The Academy's premises then housed the old bungalow Sweet Home and this is where the classes were held. Mudicondan lived in one of the numerous outhouses of Sweet Home. His presence brought a great degree of stability to the college which had seen a high turnover of teachers and principals. Within a year of his joining, the Inspector of Schools could see the improvement and wrote in his report that “The instruction given is very effective and efficient. All the pupils under training appear to be endowed with the gift of music.”

In 1956, Mudicondan became the Principal. He taught numerous students at the college and in private and the list of those who learnt from him included his son-in-law Mudicondan Krishnamurthi, Srivanchiyam Ramachandra Iyer, Ranganayaki Iyengar, B. Krishnamurthy and R. Vedavalli. He also helped in honing the pallavi-singing skills of M.L. Vasanthakumari whose father Ayyaswami Iyer had been a fellow-student under Simizhi Sundaram Iyer.

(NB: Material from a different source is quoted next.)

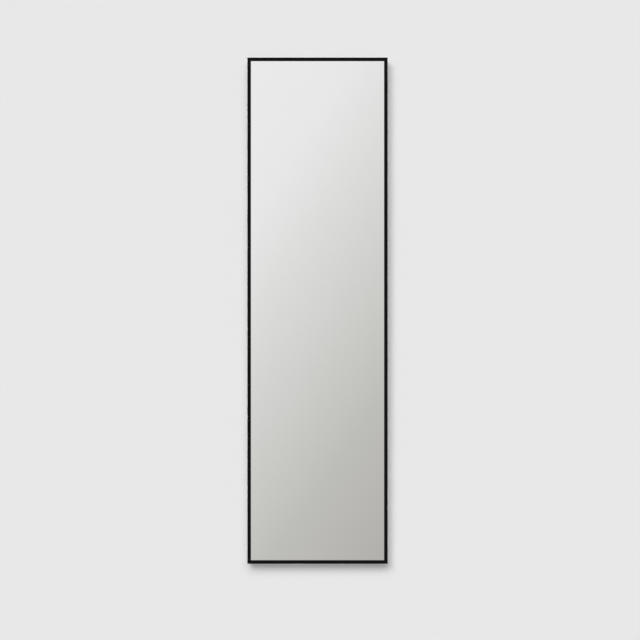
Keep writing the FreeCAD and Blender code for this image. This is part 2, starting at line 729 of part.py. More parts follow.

The Hindu noted that “his lecture demonstrations at the annual conferences of the Academy were a treat for scholars, students as well as professionals.” A presentation that was to make waves in the 1950s was that of a pallavi in Simhanandana Tala (128 aksharas). He repeated the same in 1971/72 and a recording is in existence. It was also in 1971 that the Indian Fine Arts Society conferred on him the Sangita Kala Shikhamani. Earlier in 1961, he had received the President's (Sangeet Natak Akademi) award. When he retired from the Teachers' College in 1972, a grateful Academy not only gave him an ex-gratia settlement but also retained him as an Honorary Professor, a function he fulfilled by teaching raga alapanas and swaras. Though physically of a diminutive stature, musically he was a giant.